Write out the data below in full. Keep it exact.
— START —
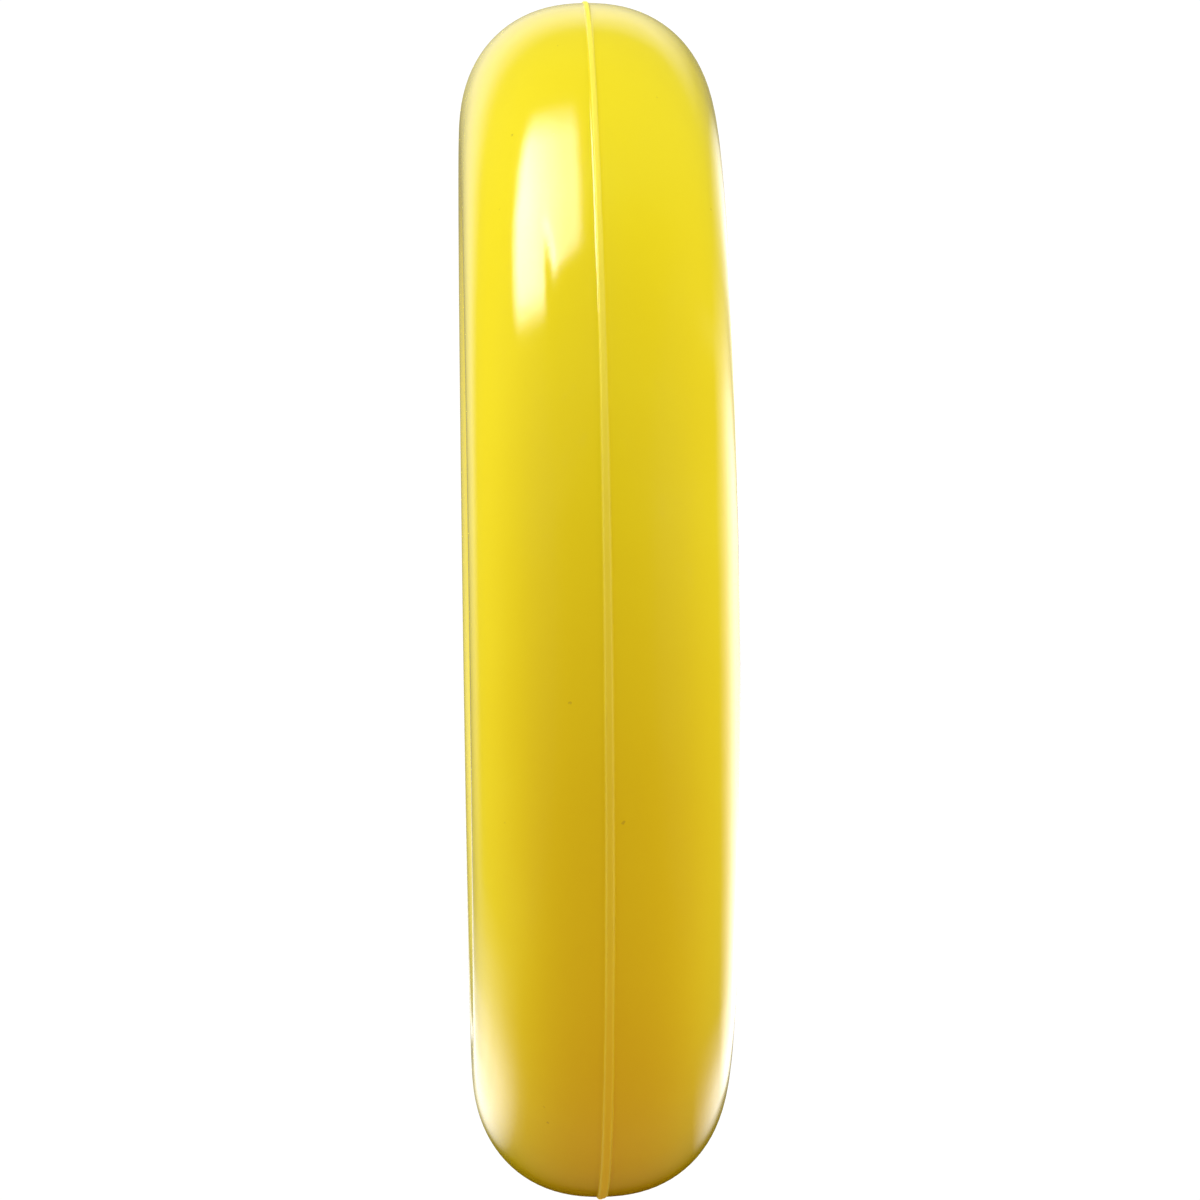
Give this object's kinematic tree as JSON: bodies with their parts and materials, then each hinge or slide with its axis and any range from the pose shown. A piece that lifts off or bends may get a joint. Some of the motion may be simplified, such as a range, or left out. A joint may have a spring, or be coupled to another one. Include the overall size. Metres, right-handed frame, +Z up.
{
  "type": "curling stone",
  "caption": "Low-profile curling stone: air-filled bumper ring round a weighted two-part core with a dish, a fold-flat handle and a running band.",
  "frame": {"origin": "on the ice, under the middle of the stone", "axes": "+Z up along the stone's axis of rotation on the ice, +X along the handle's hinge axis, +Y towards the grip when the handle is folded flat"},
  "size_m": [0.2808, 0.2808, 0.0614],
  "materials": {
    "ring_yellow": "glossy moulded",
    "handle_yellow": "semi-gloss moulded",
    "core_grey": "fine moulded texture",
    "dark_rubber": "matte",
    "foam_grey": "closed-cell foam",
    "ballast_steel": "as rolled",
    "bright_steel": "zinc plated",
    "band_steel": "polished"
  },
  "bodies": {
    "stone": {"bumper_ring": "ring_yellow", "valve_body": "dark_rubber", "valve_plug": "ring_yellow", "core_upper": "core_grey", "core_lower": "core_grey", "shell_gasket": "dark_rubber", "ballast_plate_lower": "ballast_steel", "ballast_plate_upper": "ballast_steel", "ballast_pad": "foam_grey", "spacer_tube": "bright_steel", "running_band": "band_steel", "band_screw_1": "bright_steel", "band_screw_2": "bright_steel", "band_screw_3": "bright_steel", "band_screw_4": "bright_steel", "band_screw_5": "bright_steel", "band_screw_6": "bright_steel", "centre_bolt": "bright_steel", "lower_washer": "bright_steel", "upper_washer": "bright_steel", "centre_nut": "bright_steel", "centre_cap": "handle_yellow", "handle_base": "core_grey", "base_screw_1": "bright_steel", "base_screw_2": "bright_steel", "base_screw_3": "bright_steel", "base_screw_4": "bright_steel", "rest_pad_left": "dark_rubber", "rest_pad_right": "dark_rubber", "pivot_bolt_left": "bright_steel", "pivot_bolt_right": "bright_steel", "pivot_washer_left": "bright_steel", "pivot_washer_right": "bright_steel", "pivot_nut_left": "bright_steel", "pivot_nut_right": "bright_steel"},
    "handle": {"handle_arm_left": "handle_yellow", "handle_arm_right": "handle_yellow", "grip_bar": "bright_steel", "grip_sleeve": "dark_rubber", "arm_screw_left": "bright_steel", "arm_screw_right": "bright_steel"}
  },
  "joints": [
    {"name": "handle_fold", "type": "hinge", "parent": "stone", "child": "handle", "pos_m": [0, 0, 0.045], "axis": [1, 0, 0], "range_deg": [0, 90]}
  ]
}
— END —
- [Exercise output]:
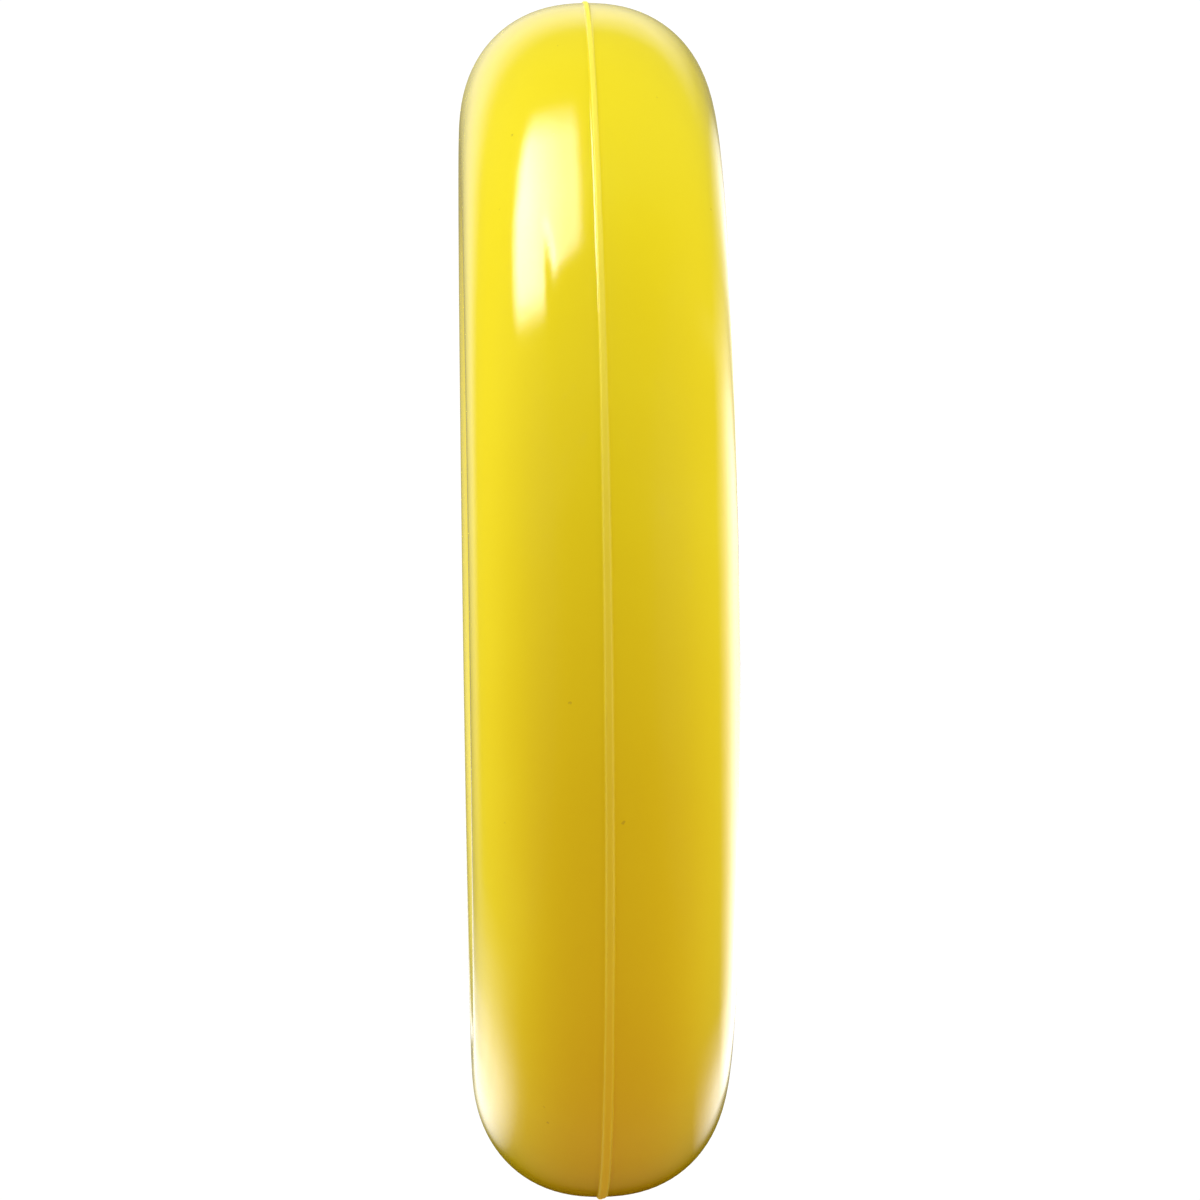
Give this object's kinematic tree as JSON: bodies with their parts and materials, then each hinge or slide with its axis and any range from the pose shown. A piece that lifts off or bends may get a joint. Some of the motion may be simplified, such as a range, or left out. A joint may have a spring, or be coupled to another one. Include the overall size. Metres, right-handed frame, +Z up.
{
  "type": "curling stone",
  "caption": "Low-profile curling stone: air-filled bumper ring round a weighted two-part core with a dish, a fold-flat handle and a running band.",
  "frame": {"origin": "on the ice, under the middle of the stone", "axes": "+Z up along the stone's axis of rotation on the ice, +X along the handle's hinge axis, +Y towards the grip when the handle is folded flat"},
  "size_m": [0.2808, 0.2808, 0.0614],
  "materials": {
    "ring_yellow": "glossy moulded",
    "handle_yellow": "semi-gloss moulded",
    "core_grey": "fine moulded texture",
    "dark_rubber": "matte",
    "foam_grey": "closed-cell foam",
    "ballast_steel": "as rolled",
    "bright_steel": "zinc plated",
    "band_steel": "polished"
  },
  "bodies": {
    "stone": {"bumper_ring": "ring_yellow", "valve_body": "dark_rubber", "valve_plug": "ring_yellow", "core_upper": "core_grey", "core_lower": "core_grey", "shell_gasket": "dark_rubber", "ballast_plate_lower": "ballast_steel", "ballast_plate_upper": "ballast_steel", "ballast_pad": "foam_grey", "spacer_tube": "bright_steel", "running_band": "band_steel", "band_screw_1": "bright_steel", "band_screw_2": "bright_steel", "band_screw_3": "bright_steel", "band_screw_4": "bright_steel", "band_screw_5": "bright_steel", "band_screw_6": "bright_steel", "centre_bolt": "bright_steel", "lower_washer": "bright_steel", "upper_washer": "bright_steel", "centre_nut": "bright_steel", "centre_cap": "handle_yellow", "handle_base": "core_grey", "base_screw_1": "bright_steel", "base_screw_2": "bright_steel", "base_screw_3": "bright_steel", "base_screw_4": "bright_steel", "rest_pad_left": "dark_rubber", "rest_pad_right": "dark_rubber", "pivot_bolt_left": "bright_steel", "pivot_bolt_right": "bright_steel", "pivot_washer_left": "bright_steel", "pivot_washer_right": "bright_steel", "pivot_nut_left": "bright_steel", "pivot_nut_right": "bright_steel"},
    "handle": {"handle_arm_left": "handle_yellow", "handle_arm_right": "handle_yellow", "grip_bar": "bright_steel", "grip_sleeve": "dark_rubber", "arm_screw_left": "bright_steel", "arm_screw_right": "bright_steel"}
  },
  "joints": [
    {"name": "handle_fold", "type": "hinge", "parent": "stone", "child": "handle", "pos_m": [0, 0, 0.045], "axis": [1, 0, 0], "range_deg": [0, 90]}
  ]
}